WHEN CAN CITIGROUP CAPITAL REDEEM THE PREFERRED SECURITIES?
 
    Citigroup Capital must redeem all of the outstanding Preferred Securities
and Common Securities (together, the "Trust Securities") when the Junior
Subordinated Debt Securities are paid at maturity on         , 2028. In
addition, if Citigroup redeems any Junior Subordinated Debt Securities before
their maturity, Citigroup Capital will use the cash it receives from the
redemption to redeem, on a pro rata basis, Preferred Securities and Common
Securities having a combined liquidation amount equal to the principal amount of
the Junior Subordinated Debt Securities redeemed.
 
    Citigroup can redeem some or all of the Junior Subordinated Debt Securities
before their maturity at 100% of their principal amount on one or more occasions
any time on or after         , 2003. Citigroup also has the option to redeem, in
whole or in part, the Junior Subordinated Debt Securities at any time if certain
changes in tax, investment company or bank regulatory law occur and certain
other conditions are satisfied, as more fully described under "Description of
the Preferred Securities--Special Event Redemption." In any case, Citigroup will
pay accrued interest to the date of redemption. Prior to any such redemption,
Citigroup will obtain any required regulatory approvals.
 
WHAT IS CITIGROUP'S GUARANTEE OF THE PREFERRED SECURITIES?
 
    Citigroup will guarantee the Preferred Securities based on:
 
    - its obligations to make payments on the Junior Subordinated Debt
      Securities;
 
    - its obligations under the Preferred Securities Guarantee (the
      "Guarantee"); and
 
    - its obligations under the Amended and Restated Declaration of Trust of
      Citigroup Capital (the "Declaration"), which sets forth the terms of the
      Trust.
 
    Citigroup has irrevocably guaranteed that if a payment on the Junior
Subordinated Debt Securities is made to Citigroup Capital but, for any reason,
Citigroup Capital does not make the corresponding distribution or redemption
payment to the holders of the Preferred Securities, then Citigroup will make the
payments directly to the holders of the Preferred Securities.

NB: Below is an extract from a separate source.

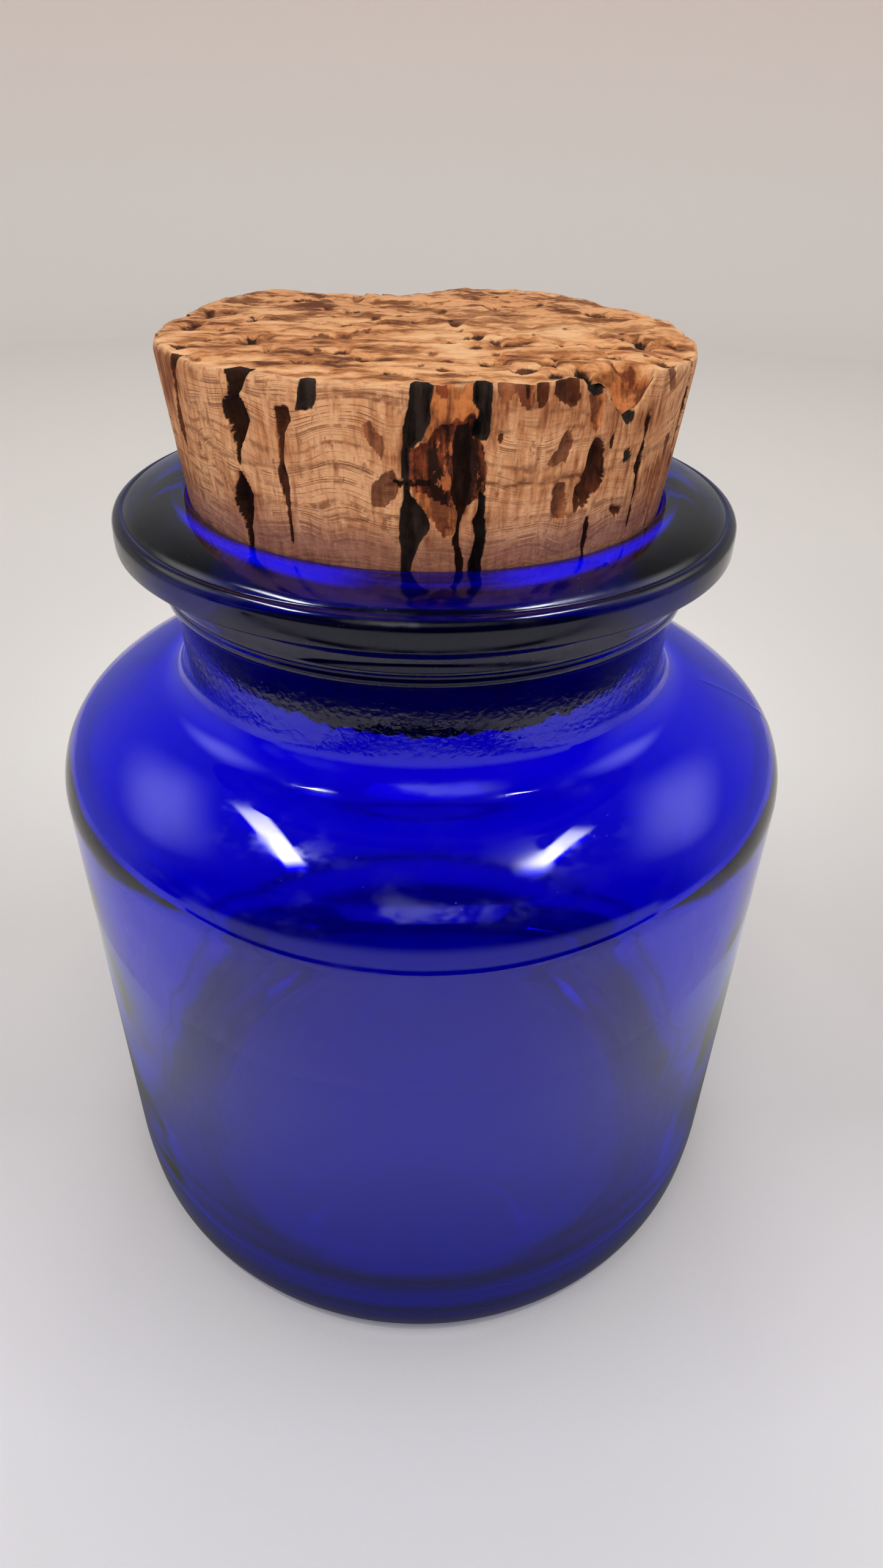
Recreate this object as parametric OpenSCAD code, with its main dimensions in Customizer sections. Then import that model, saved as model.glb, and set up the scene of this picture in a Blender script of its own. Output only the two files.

To avoid a double
payment to a holder of the Preferred Securities, if Citigroup makes a payment
under the Guarantee, the holder's right to receive the corresponding payment
from Citigroup Capital will automatically be surrendered to Citigroup.
 
                                      S-4
<PAGE>
    Citigroup's obligations under the Guarantee are:
 
    - subordinate and junior in right of payment to its other liabilities;
 
    - equal in rank to its most senior current or future preferred stock and to
      any current or future guarantee of preferred or preference stock of any of
      its subsidiaries; and
 
    - senior to its common stock.
 
WHEN COULD THE JUNIOR SUBORDINATED DEBT SECURITIES BE DISTRIBUTED TO YOU?
 
    Citigroup has the right to dissolve Citigroup Capital at any time. Prior to
any such dissolution, Citigroup will obtain any required regulatory approvals.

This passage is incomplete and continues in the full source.